I am not sure I buy the idea of extra-legal torture protected by presidential pardon. That’s not to say I am not for waterboarding high-ranking al Qaeda detainees – I could give a flying fuck if some al Qaeda terrorist thinks he’s going to drown or has an insect put in his cell – put a whole swarm of mosquitoes in his cell for all I care.
But I don’t think we have a society where there is enough implicit trust for a CIA agent to act in the absence of a legal framework. In the past he might have had confidence that the government and people had his back, now he might think they would have his back only long enough to stick a knife in it.
If we want to utilize torture, I think we need some sort of policy. I don’t think we need to broadcast it to the world. Maybe I am missing the legal niceties of the situation, but it seems like since we have all sorts of other classified information, why couldn’t our torture policies for high-value terrorist detainees be clearly stated but highly classified?
Maybe this just reflects our current culture of having to air our dirty laundry in public. Nobody can keep a secret anymore. As part of so called therapy, people are encouraged to disclose their little secrets to the world.
Everyone wants to go on Oprah and announce to the world how messed up they are. Daddy beat mommie, uncle Tom diddled my sister, and I suffered from depression.
In the olden days people would have rather died than disclose what should have been private matters.
For half the population revealing what the CIA has done is therapeutic. For others, including our enemies, it is a sign of weakness.
All good points. I do see the shifting political winds as a weak link in my torture idea, but, then again, I’m not sure we absolutely need torture. There are times it might be justifiable, but that’s not the same as necessary. The idea of clear but highly classified authorization makes sense, but look what’s happened under Obama. And Rusty, you raise a good point about a half of the country I barely understand.
I don’t understand a great many of my fellow citizens. Perhaps it’s my age, or my very Conservative religious values.
I believe that there will be a backlash against the more “Progressive” (Leftist) ideas and programs that Mr. Obama wants to implement. Most people, who work for a living, don’t like the idea of “income redistribution” when they are on the giving end of the spectrum. It’s human nature to want to use the fruits of one’s labor for one’s own family.
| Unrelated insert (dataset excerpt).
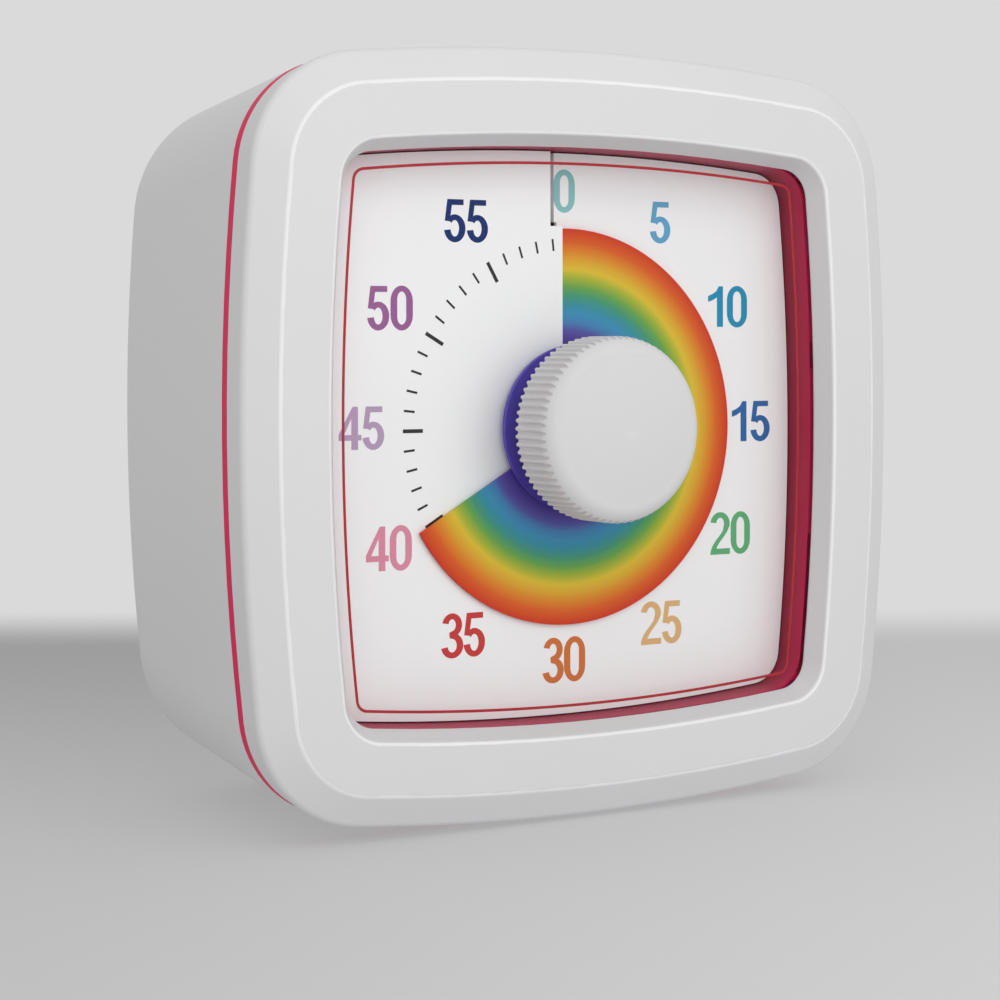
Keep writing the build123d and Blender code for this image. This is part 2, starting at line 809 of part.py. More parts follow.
def plate_screws():
    """Four small screws from the plate into the dial."""
    tip_z = dial_base_z + screw_small_bite - screw_end_gap
    points = square_of_points(plate_screw_place)
    return screws(
        points, plate_back, tip_z, screw_small_radius, screw_small_head, screw_small_height
    )


def gear(teeth, x, y, tooth_direction, z_a, z_b):
    """Spur gear with straight tooth flanks; tooth_direction points at one tooth."""
    pitch_radius = gear_module * teeth / 2
    dedendum = 1.25 * gear_module
    root_radius = pitch_radius - dedendum
    tip_radius = pitch_radius + gear_module
    lean = math.tan(math.radians(tooth_angle))
    half = tooth_share * math.pi * gear_module / 2
    half_root = half + lean * dedendum
    half_tip = half - lean * gear_module
    flank = ((root_radius, -half_root), (tip_radius, -half_tip), (tip_radius, half_tip))
    flank += ((root_radius, half_root),)
    points = []
    for tooth in range(teeth):
        middle = math.radians(tooth_direction) + 2 * math.pi * tooth / teeth
        for radius, offset in flank:
            angle = middle + offset / radius
            points.append((x + radius * math.cos(angle), y + radius * math.sin(angle)))
    face = make_face(Polyline(*points, close=True))
    low = min(z_a, z_b)
    return extrude(face, amount=abs(z_b - z_a), dir=(0, 0, 1)).moved(Location((0, 0, low)))


def centre_wheel():
    """Wheel that turns once an hour and drives the shaft through the friction clutch."""
    wheel = gear(centre_teeth, 0, 0, middle_angle, wheel_back_z, wheel_front_z)
    wheel -= rod(journal_radius + running, wheel_back_z - over, wheel_front_z + over)
    for number in range(4):
        angle = math.radians(45 + 90 * number)
        x = spoke_hole_place * math.cos(angle)
        y = spoke_hole_place * math.sin(angle)
        wheel -= rod(spoke_hole_radius, wheel_back_z - over, wheel_front_z + over, x, y)
    return wheel


def clutch_spring():
    """Dished washer that presses the wheel against the shaft's shoulder."""
    bore = journal_radius + running / 2
    with BuildPart() as washer:
        with BuildSketch(Plane.XZ):
            Polygon(
                (bore, clutch_back_z),
                (clutch_radius, wheel_back_z - clutch_sheet),
                (clutch_radius, wheel_back_z),
                (bore, clutch_back_z + clutch_sheet),
                align=None,
            )
        revolve(axis=Axis.Z)
    return washer.part


def retaining_ring():
    """Ring pressed on the shaft behind the clutch spring."""
    back = clutch_back_z - ring_thickness
    ring = rod(journal_radius + ring_width, back, clutch_back_z)
    return ring - rod(journal_radius + running / 2, back - over, clutch_back_z + over)


def middle_wheel():
    """Wheel and pinion moulded on one arbor, between centre wheel and rotor."""
    pinion_front = wheel_front_z + pinion_lap
    middle_back = middle_front_z - wheel_thickness
    pinion_direction = middle_angle + pinion_mesh_angle
    wheel = gear(middle_teeth, middle_x, middle_y, rotor_angle, middle_back, middle_front_z)
    wheel += gear(pinion_teeth, middle_x, middle_y, pinion_direction, middle_front_z, pinion_front)
    return wheel + rod(arbor_radius, arbor_back, arbor_front, middle_x, middle_y)


def rotor_pinion():
    """Motor pinion with its arbor."""
    front = middle_front_z + pinion_lap
    pinion_direction = rotor_angle + pinion_mesh_angle
    pinion = gear(pinion_teeth, rotor_x, rotor_y, pinion_direction, magnet_front_z, front)
    return pinion + rod(arbor_radius, arbor_back, arbor_front, rotor_x, rotor_y)


def rotor_magnet():
    """Ring magnet on the motor arbor."""
    back = magnet_front_z - magnet_length
    magnet = rod(magnet_radius, back, magnet_front_z, rotor_x, rotor_y)
    return magnet - rod(arbor_radius + thread_gap, back - over, magnet_front_z + over, rotor_x, rotor_y)


def stator():
    """Flat iron loop round the rotor; one side of it is the coil's core."""
    half = stator_width / 2
    arm_x = rotor_x + stator_offset
    middle_y_of_loop = (stator_top + stator_bottom) / 2
    half_height = (stator_top - stator_bottom) / 2
    across = (coil_x - arm_x) / 2
    loop = rod(magnet_radius + stator_width, stator_back, stator_front, rotor_x, rotor_y)
    loop += slab(arm_x, middle_y_of_loop, half, half_height + half, stator_back, stator_front)
    for y in (stator_top, stator_bottom):
        loop += slab(arm_x + across, y, across + half, half, stator_back, stator_front)
    loop += slab(coil_x, middle_y_of_loop, half / 2, half_height, stator_back, stator_front)
    hole = rod(magnet_radius + magnet_gap, stator_back - over, stator_front + over, rotor_x, rotor_y)
    return loop - hole


def along_coil(radius, y_a, y_b):
    """A cylinder on the coil's axis."""
    barrel = Cylinder(radius, y_b - y_a, align=(Align.CENTER, Align.CENTER, Align.MIN))
    return barrel.rotate(Axis.X, -90).moved(Location((coil_x, y_a, stator_z)))


def coil_bobbin():
    """Spool of the motor coil, with a passage for the stator's core."""
    across = stator_width / 4 + thread_gap
    middle = (coil_low + coil_high) / 2
    reach = (coil_high - coil_low) / 2 + over
    lip = coil_radius + bobbin_lip
    spool = along_coil(coil_radius - coil_build, coil_low, coil_high)
    spool += along_coil(lip, coil_low, coil_low + bobbin_flange)
    spool += along_coil(lip, coil_high - bobbin_flange, coil_high)
    return spool - slab(
        coil_x, middle, across, reach, stator_back - thread_gap, stator_front + thread_gap
    )


def coil_winding():
    """Copper winding between the spool's flanges."""
    winding = along_coil(coil_radius, coil_low + bobbin_flange, coil_high - bobbin_flange)
    return winding - along_coil(coil_radius - coil_build + thread_gap, coil_low, coil_high)


def movement_cover():
    """Box over the wheels, open towards the plate, with bearings in its back."""
    wall = cover_wall
    behind = cover_back - over
    post = stator_width / 2
    cover = box(cover_left, cover_right, cover_low, cover_high, cover_back, plate_back)
    cover = fillet(cover.edges().filter_by(Axis.Z), cover_corner)
    cover -= box(
        cover_left + wall,
        cover_right - wall,
        cover_low + wall,
        cover_high - wall,
        cover_inside,
        plate_back + over,
    )
    for x, y in cover_screw_points():
        cover += rod(screw_small_radius + cover_post_wall, cover_back, plate_back, x, y)
        cover -= rod(screw_small_radius + clearance, behind, plate_back + over, x, y)
    cover -= rod(journal_radius + running, behind, cover_inside + over)
    for x, y in ((middle_x, middle_y), (rotor_x, rotor_y)):
        cover -= rod(arbor_radius + running, behind, cover_inside + over, x, y)
    for y in (stator_bottom, stator_top):
        cover += slab(coil_x, y, post, post, cover_inside, stator_back)
    for x, y in peg_points():
        cover += rod(peg_radius, board_back - peg_radius, cover_back, x, y)
    return cover


def movement_screws():
    """Four small screws through the cover into the plate."""
    return screws(
        cover_screw_points(),
        cover_back,
        plate_back + screw_small_bite,
        screw_small_radius,
        screw_small_head,
        screw_small_height,
    )


def circuit_board():
    """Board held on the back of the movement cover by two pegs."""
    board = box(board_left, board_right, board_low, board_high, board_back, cover_back)
    for x, y in peg_points():
        board -= rod(peg_radius + clearance, board_back - over, cover_back + over, x, y)
    return board


def quartz_crystal():
    """Small can lying on the board."""
    can = Cylinder(crystal_radius, crystal_length).rotate(Axis.X, 90)
    return can.moved(Location((crystal_x, crystal_y, board_back - crystal_radius - thread_gap)))


def chip_cap():
    """Resin drop over the chip."""
    centre_z = board_back + chip_sphere - chip_height
    dome = Sphere(chip_sphere).moved(Location((chip_x, chip_y, centre_z)))
    return dome & box(-far, far, -far, far, -far, board_back)


def buzzer():
    """Brass disc with a ceramic layer on its inner side."""
    top = inner_back + buzzer_thickness
    disc = rod(buzzer_radius, inner_back, top, 0, buzzer_y)
    return disc + rod(buzzer_radius - ceramic_margin, top, top + ceramic_thickness, 0, buzzer_y)


# ---- battery -------------------------------------------------------------------------------


def across_cell(radius, x_a, x_b):
    """A cylinder on the cell's axis."""
    barrel = Cylinder(radius, x_b - x_a, align=(Align.CENTER, Align.CENTER, Align.MIN))
    return barrel.rotate(Axis.Y, 90).moved(Location((x_a, cell_y, cell_z)))


def battery_cell():
    """AA cell with its button to the right."""
    shoulder = cell_right - cell_nub_length
    body = across_cell(cell_radius, cell_left, shoulder)
    body = fillet(body.edges().filter_by(GeomType.CIRCLE), cell_edge)
    return body + across_cell(cell_nub_radius, shoulder - clearance, cell_right)


def contact(x_a, x_b):
    """A flat contact plate standing on an end wall of the bay."""
    half = contact_half
    return box(x_a, x_b, cell_y - half, cell_y + half, cell_z - half, cell_z + half)


def positive_contact():
    """Plate that the cell's button touches."""
    return contact(cell_right, bay_half)


def battery_spring():
    """Coil spring on its own plate, pressing on the cell's flat end."""
    start = -bay_half + contact_thickness
    height = cell_left - start - 2 * spring_wire
    path = Edge.make_helix(height / spring_turns, height, spring_radius)
    ring = Plane(path @ 0, x_dir=(1, 0, 0), z_dir=path % 0)
    wire = sweep(ring * Circle(spring_wire), path=path, is_frenet=True)
    foot_x = start + spring_wire - running
    return contact(-bay_half, start) + wire.rotate(Axis.Y, 90).moved(Location((foot_x, cell_y, cell_z)))


# ---- writing -------------------------------------------------------------------------------


def place(shape):
    """Stands a piece up: dial axis towards -Y, ground at Z = 0, the middle at X = Y = 0."""
    middle = (knob_front_z + case_back_z) / 2
    stand = Plane(origin=(0, middle, -foot_bottom_y), x_dir=(1, 0, 0), z_dir=(0, -1, 0))
    return stand.location * shape


PIECES = (
    front_bezel,
    trim_frame,
    lens,
    rear_housing,
    battery_door,
    switch_body,
    switch_slider,
    rubber_feet,
    housing_screws,
    dial_face,
    colour_disc,
    disc_hub,
    hub_collar,
    knob,
    drive_shaft,
    back_plate,
    plate_screws,
    centre_wheel,
    clutch_spring,
    retaining_ring,
    middle_wheel,
    rotor_pinion,
    rotor_magnet,
    stator,
    coil_bobbin,
    coil_winding,
    movement_cover,
    movement_screws,
    circuit_board,
    quartz_crystal,
    chip_cap,
    buzzer,
    battery_cell,
    positive_contact,
    battery_spring,
)

for piece in PIECES:
    export_step(place(piece()), f"parts/{piece.__name__}.step")
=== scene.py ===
import json
import math

import bmesh
import bpy
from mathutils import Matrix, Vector


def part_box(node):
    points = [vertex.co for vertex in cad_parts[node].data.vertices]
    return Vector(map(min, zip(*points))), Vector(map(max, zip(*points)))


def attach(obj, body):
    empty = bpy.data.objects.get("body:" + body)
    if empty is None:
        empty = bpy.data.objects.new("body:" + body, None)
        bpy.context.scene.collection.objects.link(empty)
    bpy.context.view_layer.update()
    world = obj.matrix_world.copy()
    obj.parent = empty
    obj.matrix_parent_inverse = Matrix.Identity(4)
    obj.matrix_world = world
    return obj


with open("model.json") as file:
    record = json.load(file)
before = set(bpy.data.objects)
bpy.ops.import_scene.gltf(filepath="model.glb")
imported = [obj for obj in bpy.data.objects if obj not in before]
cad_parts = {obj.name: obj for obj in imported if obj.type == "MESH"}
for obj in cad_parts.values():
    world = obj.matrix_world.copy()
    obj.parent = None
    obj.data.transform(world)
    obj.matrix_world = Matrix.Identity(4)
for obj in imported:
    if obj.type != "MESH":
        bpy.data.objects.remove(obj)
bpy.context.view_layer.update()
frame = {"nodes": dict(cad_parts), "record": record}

# ---- sizes, in millimetres unless a name says otherwise -------------------------------------

MM = 0.001
KNOB_FRONT = 13.6  # the knob's front before the dial
AXIS_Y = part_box("knob")[0][1] / MM + KNOB_FRONT  # the dial's place from front to back
AXIS_Z = 44.3  # the dial's axis above the ground
CASE_DROP = 0.9  # case centre below the dial's axis
BOW_OFFSET = 236.0  # case centre back to the centre of the arc that a side follows
MOUTH_HALF = 37.0  # the bezel's inner slope lies inside a rounded square of this half size
RIM_HALF = 40.0  # and the trim's rim outside one of this

PITCH = 1.3  # rise of the dial's helix in one turn
SHEET_TOP = 0.25  # front of the dial's sheet, halfway round, before the dial's plane
INK = 0.02  # thickness of a printed layer
DIGIT_GAP = 0.025  # between two digits, as a share of their height

LENS_BACK = 3.9  # back of the clear cover before the dial's plane
LINE_HALF = 30.5  # case centre to the middle of the red line's side
LINE_CORNER = 1.3  # radius of its corners
LINE_WIDTH = 0.32


def stand(x, y, z):
    """A point of the dial's frame (right, up, out of the front) in the shared frame, in metres."""
    return Vector((x * MM, (AXIS_Y - z) * MM, (y + AXIS_Z) * MM))


def srgb(red, green, blue):
    """A colour given as 0 to 255 on a screen, as the linear colour a shader takes."""
    parts = []
    for value in (red, green, blue):
        share = value / 255
        parts.append(share / 12.92 if share < 0.04045 else ((share + 0.055) / 1.055) ** 2.4)
    return (*parts, 1.0)


# ---- node trees written as Python sums ------------------------------------------------------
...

I happen to believe that Obama got elected because the Bush/Cheney administration and the Republican-controlled Congress were rotten to the core. It was “throw the bums out” time. Both the Republican brand and the GOP Prez/Veep candidates were discredited by their own actions.
Torture is wrong, no doubt about it. It was shameful for our president and VP to sign onto it. (I think that Tenant didn’t want to get blamed…so…) My instinct tells me that it hasn’t stopped; at least in certain
places where we sent/send “terrorism” prisoners. I also think that the media is looking the other way because they don’t want to make their chosen politician look bad.
“This is Obama-inspired, mostly, but it’s also inspired by the general fear out there among the peasantry.”
“the peasantry” ??? !!!! Really Roach….
“…Not unless they pry it from my cold, dead hands…” ~~EP
Speaking of “peasantry”…..
The “AWOL Civilization–Probing the ideological underpinnings of Western decline…” blog has several articles that are bursting with satire aimed at the Obamas and their administration.